WHAT NEEDS TO BE DONE: The listing below holds a line with "for name, shape" and a later line with "Outline = list[tuple[float, float, bool]]". Write out those two lines and every line between them, exactly, and nothing else.

↓↓↓

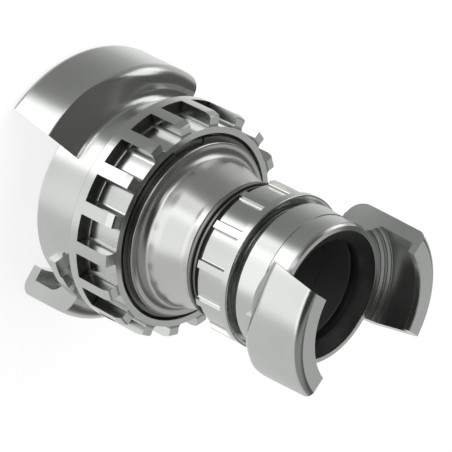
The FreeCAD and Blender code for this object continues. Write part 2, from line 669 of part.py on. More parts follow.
def at_small_end(solid):
    """Places a piece of the small coupling on top."""
    solid.translate(AXIS * SMALL_RIM_Z)
    return solid


def build():
    """All pieces by node name."""
    large_wire = stop_wire(LARGE_HEAD_LENGTH, LARGE_NECK_R, LARGE_WIRE_HEIGHT, LARGE_WIRE_TURN)
    small_wire = stop_wire(SMALL_HEAD_LENGTH, SMALL_NECK_R, SMALL_WIRE_HEIGHT, SMALL_WIRE_TURN)
    large_seal = mouth_seal(LARGE_RECESS_R, LARGE_RECESS_DEPTH, LARGE_WATERWAY_R, LARGE_SEAL_LIP)
    small_seal = mouth_seal(SMALL_RECESS_R, SMALL_RECESS_DEPTH, SMALL_BORE_R, SMALL_SEAL_LIP)
    return {
        "large_head": at_large_end(large_head()),
        "large_lock_ring": at_large_end(large_lock_ring()),
        "large_stop_wire": at_large_end(large_wire),
        "large_mouth_seal": at_large_end(large_seal),
        "large_retaining_wire": retaining_wire(LARGE_SPIGOT_R, large_retainer_z()),
        "large_o_ring": round_seal(LARGE_SPIGOT_R, BODY_SEAT_Z - LARGE_CORD_DEPTH),
        "reducing_body": reducing_body(),
        "small_o_ring": round_seal(SMALL_SPIGOT_R, BODY_TOP_Z + SMALL_CORD_DEPTH),
        "small_retaining_wire": retaining_wire(SMALL_SPIGOT_R, small_retainer_z()),
        "small_head": at_small_end(small_head()),
        "small_lock_ring": at_small_end(small_lock_ring()),
        "small_stop_wire": at_small_end(small_wire),
        "small_mouth_seal": at_small_end(small_seal),
    }


for name, shape in build().items():
    shape.exportStep(f"parts/{name}.step")
    box = shape.BoundBox
    print(name, "valid", shape.isValid(), "solids", len(shape.Solids), "volume", round(shape.Volume),
          "z", round(box.ZMin, 2), round(box.ZMax, 2))
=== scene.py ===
"""Looks of a fire hose reducer: cast, turned and drawn metal, rubber, threads, studio and camera."""

import json
import logging
import math
from dataclasses import astuple, dataclass
from enum import Enum

import bpy
from mathutils import Matrix, Vector


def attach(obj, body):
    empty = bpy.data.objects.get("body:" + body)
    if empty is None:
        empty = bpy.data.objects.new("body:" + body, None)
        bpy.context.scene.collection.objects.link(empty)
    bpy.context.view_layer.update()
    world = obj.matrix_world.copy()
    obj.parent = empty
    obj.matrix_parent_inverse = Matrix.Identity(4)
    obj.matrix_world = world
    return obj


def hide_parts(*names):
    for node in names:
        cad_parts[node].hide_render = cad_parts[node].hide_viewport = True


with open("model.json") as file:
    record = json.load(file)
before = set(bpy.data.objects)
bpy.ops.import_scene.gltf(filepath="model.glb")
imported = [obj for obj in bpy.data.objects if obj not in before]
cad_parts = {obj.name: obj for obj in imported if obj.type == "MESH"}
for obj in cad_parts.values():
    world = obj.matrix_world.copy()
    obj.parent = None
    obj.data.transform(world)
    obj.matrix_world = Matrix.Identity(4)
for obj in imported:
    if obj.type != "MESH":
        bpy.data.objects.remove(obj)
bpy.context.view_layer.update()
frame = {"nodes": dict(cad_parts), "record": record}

logging.basicConfig(level=logging.INFO, format="%(message)s")
LOG = logging.getLogger("reducer")

MM = 0.001

MIX_FACTOR, MIX_FIRST, MIX_SECOND = 0, 6, 7  # colour inputs of a Mix node
MIX_RESULT = 2

ARC_LEAD = 0.1  # straight before and after a rounding, in millimetres
ARC_LEAD_SHARE = 0.05  # and at most this share of the side

WIDEST_EDGE = 179.9  # angles that the ends of a blurred edge keep to, in degrees
NARROWEST_EDGE = 0.5

Colour = tuple[float, float, float, float]
Shade = Colour | bpy.types.NodeSocket
Materials = dict[str, bpy.types.Material]
Outline = list[tuple[float, float, bool]]


class Slot(Enum):
    """Material slots of the record."""

    CASTING = "cast_aluminium"
    RING = "ring_aluminium"
    TURNED = "turned_aluminium"
    WIRE = "spring_wire"
    RUBBER = "black_rubber"


class Link:
    """Output socket whose arithmetic adds Math nodes."""

    def __init__(self, graph: "Graph", socket: bpy.types.NodeSocket) -> None:
        """Wraps a socket.

        Args:
            graph: the graph that gets the new nodes.
            socket: the output that this value comes from.
        """
        self.graph = graph
        self.socket = socket

    def __add__(self, other: "Link | float") -> "Link":
        """Sum."""
        return self.graph.math("ADD", self, other)

    def __radd__(self, other: "Link | float") -> "Link":
        """Sum with a number on the left."""
        return self.graph.math("ADD", other, self)

    def __sub__(self, other: "Link | float") -> "Link":
        """Difference."""
        return self.graph.math("SUBTRACT", self, other)

    def __rsub__(self, other: "Link | float") -> "Link":
        """Difference with a number on the left."""
        return self.graph.math("SUBTRACT", other, self)

    def __mul__(self, other: "Link | float") -> "Link":
        """Product."""
        return self.graph.math("MULTIPLY", self, other)

    def __rmul__(self, other: "Link | float") -> "Link":
        """Product with a number on the left."""
        return self.graph.math("MULTIPLY", other, self)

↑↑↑

WRITTEN RESPONSE:
for name, shape in build().items():
    shape.exportStep(f"parts/{name}.step")
    box = shape.BoundBox
    print(name, "valid", shape.isValid(), "solids", len(shape.Solids), "volume", round(shape.Volume),
          "z", round(box.ZMin, 2), round(box.ZMax, 2))
=== scene.py ===
"""Looks of a fire hose reducer: cast, turned and drawn metal, rubber, threads, studio and camera."""

import json
import logging
import math
from dataclasses import astuple, dataclass
from enum import Enum

import bpy
from mathutils import Matrix, Vector


def attach(obj, body):
    empty = bpy.data.objects.get("body:" + body)
    if empty is None:
        empty = bpy.data.objects.new("body:" + body, None)
        bpy.context.scene.collection.objects.link(empty)
    bpy.context.view_layer.update()
    world = obj.matrix_world.copy()
    obj.parent = empty
    obj.matrix_parent_inverse = Matrix.Identity(4)
    obj.matrix_world = world
    return obj


def hide_parts(*names):
    for node in names:
        cad_parts[node].hide_render = cad_parts[node].hide_viewport = True


with open("model.json") as file:
    record = json.load(file)
before = set(bpy.data.objects)
bpy.ops.import_scene.gltf(filepath="model.glb")
imported = [obj for obj in bpy.data.objects if obj not in before]
cad_parts = {obj.name: obj for obj in imported if obj.type == "MESH"}
for obj in cad_parts.values():
    world = obj.matrix_world.copy()
    obj.parent = None
    obj.data.transform(world)
    obj.matrix_world = Matrix.Identity(4)
for obj in imported:
    if obj.type != "MESH":
        bpy.data.objects.remove(obj)
bpy.context.view_layer.update()
frame = {"nodes": dict(cad_parts), "record": record}

logging.basicConfig(level=logging.INFO, format="%(message)s")
LOG = logging.getLogger("reducer")

MM = 0.001

MIX_FACTOR, MIX_FIRST, MIX_SECOND = 0, 6, 7  # colour inputs of a Mix node
MIX_RESULT = 2

ARC_LEAD = 0.1  # straight before and after a rounding, in millimetres
ARC_LEAD_SHARE = 0.05  # and at most this share of the side

WIDEST_EDGE = 179.9  # angles that the ends of a blurred edge keep to, in degrees
NARROWEST_EDGE = 0.5

Colour = tuple[float, float, float, float]
Shade = Colour | bpy.types.NodeSocket
Materials = dict[str, bpy.types.Material]
Outline = list[tuple[float, float, bool]]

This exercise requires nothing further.